44th Annual MLK Celebration Leadership Award Recipient: Lee Perlman

Lee Perlman PhD ’88

Founding Director, MIT Prison Initiative

Senior Lecturer, MIT Experimental Study Group

44th Annual MLK Leadership Award

Lee Perlman (in maroon shirt) lectures on the philosophy of love at MIT. Perlman also teaches classes at Massachusetts prisons with a mix of both MIT students and prison inmates. MIT News
Lee Perlman (in maroon shirt) lectures on the philosophy of love at MIT. Perlman also teaches classes at Massachusetts prisons with a mix of both MIT students and prison inmates. MIT News

Breaking down walls between the ivory tower and prison
MIT News, 24 May 2017

The MIT Prison Initiative provides an academic framework for undergraduates and local inmates to explore the human condition.

In 1987, while teaching a class at MIT on nonviolence, philosophy lecturer Lee Perlman had a novel idea: Why not take the students to a prison, to talk with men who had committed extreme forms of violence?

Needless to say, the experience was an eye-opener for students — a powerful way to help them understand, at a visceral level, the nature of violence. And it also sparked Perlman’s lifelong professional and personal interest in the prison system. That interest continues today in the MIT Prison Initiative he founded in 2016 with the support of his home department, the Experimental Study Group (ESG). Through the initiative, Perlman teaches classes to a cohort of both MIT students and prisoners at two medium- to maximum-security Massachusetts Correctional Institutions in Norfolk and Framingham.

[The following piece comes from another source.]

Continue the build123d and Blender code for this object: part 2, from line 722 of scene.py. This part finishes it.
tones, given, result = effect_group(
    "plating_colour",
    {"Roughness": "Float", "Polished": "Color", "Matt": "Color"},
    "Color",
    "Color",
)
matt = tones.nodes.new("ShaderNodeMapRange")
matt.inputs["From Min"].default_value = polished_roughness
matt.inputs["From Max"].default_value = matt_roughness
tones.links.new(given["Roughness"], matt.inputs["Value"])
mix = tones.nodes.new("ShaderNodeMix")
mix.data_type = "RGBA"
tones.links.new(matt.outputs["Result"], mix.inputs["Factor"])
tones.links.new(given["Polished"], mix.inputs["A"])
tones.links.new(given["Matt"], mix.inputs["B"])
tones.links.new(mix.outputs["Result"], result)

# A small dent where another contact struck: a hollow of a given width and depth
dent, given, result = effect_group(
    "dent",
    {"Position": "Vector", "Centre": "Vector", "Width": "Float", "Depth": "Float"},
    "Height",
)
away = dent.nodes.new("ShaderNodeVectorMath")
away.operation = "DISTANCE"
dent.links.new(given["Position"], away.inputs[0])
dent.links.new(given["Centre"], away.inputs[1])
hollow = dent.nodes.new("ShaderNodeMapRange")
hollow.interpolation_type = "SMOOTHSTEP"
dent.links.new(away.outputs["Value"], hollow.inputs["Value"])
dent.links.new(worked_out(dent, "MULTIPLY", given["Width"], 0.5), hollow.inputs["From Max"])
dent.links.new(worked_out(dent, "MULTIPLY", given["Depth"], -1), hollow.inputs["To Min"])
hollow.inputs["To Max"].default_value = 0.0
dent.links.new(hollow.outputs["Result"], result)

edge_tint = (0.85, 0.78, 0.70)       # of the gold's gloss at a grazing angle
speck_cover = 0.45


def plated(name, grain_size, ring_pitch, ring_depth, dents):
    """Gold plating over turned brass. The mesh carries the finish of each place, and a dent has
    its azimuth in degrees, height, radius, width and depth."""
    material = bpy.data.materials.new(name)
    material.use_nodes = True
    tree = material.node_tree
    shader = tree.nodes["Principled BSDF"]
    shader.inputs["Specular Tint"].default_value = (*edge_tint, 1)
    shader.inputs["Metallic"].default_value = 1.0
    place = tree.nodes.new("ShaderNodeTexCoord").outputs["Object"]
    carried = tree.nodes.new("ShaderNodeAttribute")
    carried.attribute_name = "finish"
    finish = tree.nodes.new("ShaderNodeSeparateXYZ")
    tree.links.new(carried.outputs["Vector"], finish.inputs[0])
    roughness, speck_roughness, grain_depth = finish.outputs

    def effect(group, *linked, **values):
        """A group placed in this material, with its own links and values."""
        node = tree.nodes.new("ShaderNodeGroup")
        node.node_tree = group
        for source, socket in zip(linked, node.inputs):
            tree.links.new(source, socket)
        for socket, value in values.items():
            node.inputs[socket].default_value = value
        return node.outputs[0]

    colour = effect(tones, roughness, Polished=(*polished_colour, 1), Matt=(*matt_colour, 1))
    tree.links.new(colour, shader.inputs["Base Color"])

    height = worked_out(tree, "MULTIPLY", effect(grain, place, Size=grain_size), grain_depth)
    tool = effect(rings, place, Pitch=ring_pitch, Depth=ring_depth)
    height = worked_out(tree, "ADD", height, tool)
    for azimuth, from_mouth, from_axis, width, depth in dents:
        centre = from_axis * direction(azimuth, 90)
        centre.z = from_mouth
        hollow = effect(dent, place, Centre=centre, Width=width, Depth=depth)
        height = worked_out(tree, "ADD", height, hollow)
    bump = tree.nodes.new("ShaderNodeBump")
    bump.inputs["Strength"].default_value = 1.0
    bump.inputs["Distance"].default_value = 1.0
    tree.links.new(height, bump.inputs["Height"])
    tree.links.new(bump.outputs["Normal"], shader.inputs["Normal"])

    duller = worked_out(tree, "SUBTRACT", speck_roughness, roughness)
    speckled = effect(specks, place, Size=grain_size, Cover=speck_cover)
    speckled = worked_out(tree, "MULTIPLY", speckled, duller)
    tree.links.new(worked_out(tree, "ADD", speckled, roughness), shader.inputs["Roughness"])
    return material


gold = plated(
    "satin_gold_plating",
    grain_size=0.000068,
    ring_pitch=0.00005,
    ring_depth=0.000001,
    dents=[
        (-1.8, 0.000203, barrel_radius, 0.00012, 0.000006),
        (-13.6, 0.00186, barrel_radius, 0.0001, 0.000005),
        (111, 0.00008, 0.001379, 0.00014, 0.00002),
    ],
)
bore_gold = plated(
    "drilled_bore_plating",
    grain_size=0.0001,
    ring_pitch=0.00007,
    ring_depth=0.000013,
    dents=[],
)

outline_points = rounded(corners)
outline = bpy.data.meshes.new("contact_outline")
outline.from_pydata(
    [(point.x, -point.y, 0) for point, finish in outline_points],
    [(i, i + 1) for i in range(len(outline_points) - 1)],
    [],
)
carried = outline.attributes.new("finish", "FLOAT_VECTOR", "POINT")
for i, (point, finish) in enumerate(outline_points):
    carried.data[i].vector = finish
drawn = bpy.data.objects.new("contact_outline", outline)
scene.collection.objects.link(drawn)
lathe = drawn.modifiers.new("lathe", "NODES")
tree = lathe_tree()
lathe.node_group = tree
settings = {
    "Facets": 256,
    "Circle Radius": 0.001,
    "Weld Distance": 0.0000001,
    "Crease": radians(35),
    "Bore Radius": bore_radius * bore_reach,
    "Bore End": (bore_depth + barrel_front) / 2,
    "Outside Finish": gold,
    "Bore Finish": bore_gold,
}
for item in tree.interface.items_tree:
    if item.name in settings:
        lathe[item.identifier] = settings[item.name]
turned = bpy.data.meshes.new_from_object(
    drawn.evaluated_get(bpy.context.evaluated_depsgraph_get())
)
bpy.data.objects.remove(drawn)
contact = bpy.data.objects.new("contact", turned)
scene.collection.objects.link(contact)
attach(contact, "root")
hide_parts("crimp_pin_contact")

Over the past academic year, Perlman has taught two philosophy courses at the prisons: ES.S40 (Self and Soul) and ES.112 (The Philosophy of Love). Each week, Perlman and 10 MIT students traveled by van to Norfolk or Framingham to engage in discussion and study with 10 imprisoned fellow students, many of whom are incarcerated for life.

“The kinds of courses I’m developing for the MIT Prison Initiative are designed to allow students to speak about their personal experience, but do it within a serious intellectual framework,” Perlman explains. Taught as part of ESG’s General Institute Requirement offerings in the humanities and social sciences, these courses reflect the program’s emphasis on “out-of-the-box” educational experimentation and on teaching and learning as part of an academic community.

Teaching philosophy in a prison setting broadens the perspective and learning of both student cohorts, by exposing them to people and life experiences vastly different from their own. That’s certainly been the case for freshman Eva Lisowski. “Dr. Perlman’s Self and Soul class was one of the most life-changing and influential opportunities I have ever had,” she says, adding: “Being able to actually look into the inmates’ eyes and have an intelligent discussion about advanced philosophy readings with them completely changed how I view them.”